Last year, the prize went to Claudia Goldin, a professor at
Harvard University, for her research into women in the labour market.
In their 2012 book “Why Nations Fail,” Acemoglu, a
Turkish-American professor at the Massachusetts Institute of Technology (MIT),
and Robinson, a British professor at the University of Chicago, argue that some
nations are wealthier than others because of their political and economic
institutions.
The book opens with a comparison of living standards in two
towns called Nogales – one in Arizona and one south of the border in Mexico’s
Sonora region.
While some economists have argued that differences in
climate, agriculture and culture have huge impacts on a place’s prosperity,
Acemoglu and Robinson argue that those living in Nogales, Arizona, are
healthier and wealthier because of the relative strength of their local
institutions.
In 2023, Acemoglu and Johnson, a British-American professor
at MIT published “Power and Progress,” a study of how technological innovations
over the past 1,000 years, from agricultural advances to artificial
intelligence, have tended to benefit the elites, rather than creating
prosperity for all.
The authors warned that “the current path of AI is neither
good for the economy nor for democracy.”
Asked whether their research simply argues that “democracy
means economic growth,” Acemoglu said “The work we have done favours democracy”

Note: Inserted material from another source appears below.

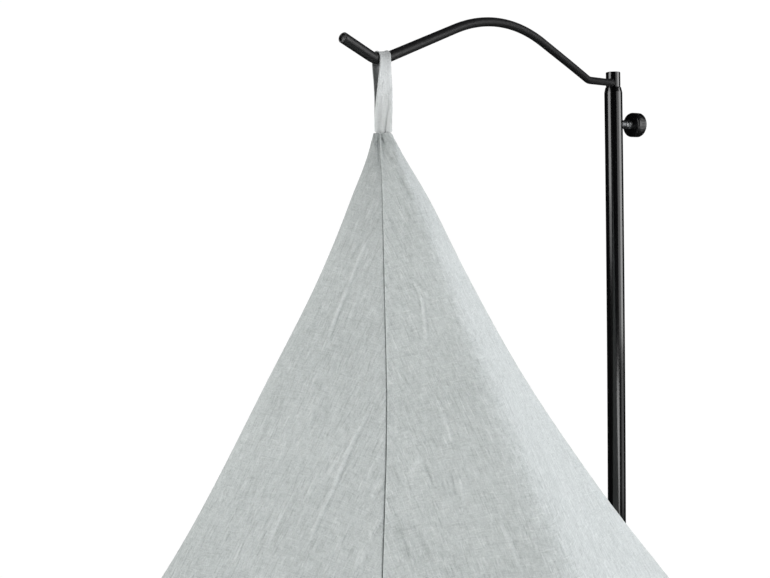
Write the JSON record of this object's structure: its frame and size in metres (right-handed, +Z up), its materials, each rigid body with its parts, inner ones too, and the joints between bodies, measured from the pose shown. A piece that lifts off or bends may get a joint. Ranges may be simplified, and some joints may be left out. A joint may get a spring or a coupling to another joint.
{
  "type": "bed canopy with its floor stand",
  "caption": "Tent-shaped linen bed canopy hanging by a sewn loop from the bent rod arm of a black tube floor stand with a clamp knob.",
  "frame": {"origin": "on the pole's axis at the underside of the base plate", "axes": "+Z up along the pole; -Y is the side of the canopy's front seam; +X to the right of it, the canopy's long way"},
  "size_m": [1.6057, 1.2209, 1.5308],
  "materials": {
    "linen": "matt slubby plain weave, pale grey-green",
    "loop_linen": "matt plain weave, pale grey",
    "gloss_black": "glossy black powder paint",
    "satin_black": "satin black powder paint",
    "zinc": "zinc plated, turned",
    "black_plastic": "fine satin moulding"
  },
  "bodies": {
    "stand": {"panel_left": "linen", "panel_right": "linen", "hanging_loop": "loop_linen", "arm": "satin_black", "top_tube": "gloss_black", "pole": "gloss_black", "base_plate": "gloss_black", "clamp_boss": "zinc"},
    "knob": {"clamp_knob": "black_plastic", "clamp_screw": "zinc"}
  },
  "joints": [
    {"name": "knob_turn", "type": "hinge", "parent": "stand", "child": "knob", "pos_m": [0, 0, 1.4335], "axis": [0.9092, 0.4163, 0], "range_deg": [0, 360]}
  ]
}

but added that democracy “is not a panacea.”
“Our argument has been that this sort of authoritarian
growth is more unstable and does not generally lead to very rapid and original
innovation,” Acemoglu said in a phone interview during the announcement
ceremony.
In “Why Nations Fail,” he and Robinson argued that China,
because it lacks inclusive institutions, would not be able to sustain its
economic growth. More than a decade since the book’s publication, Acemoglu said
China has posed a “bit of a challenge” to that argument, as Beijing has been
“pouring investment” into the innovative fields of AI and electric vehicles.
“But my perspective is generally that these authoritarian
regimes, for a variety of reasons, are going to have a harder time in achieving
long-term, sustainable innovation outcomes,” he said.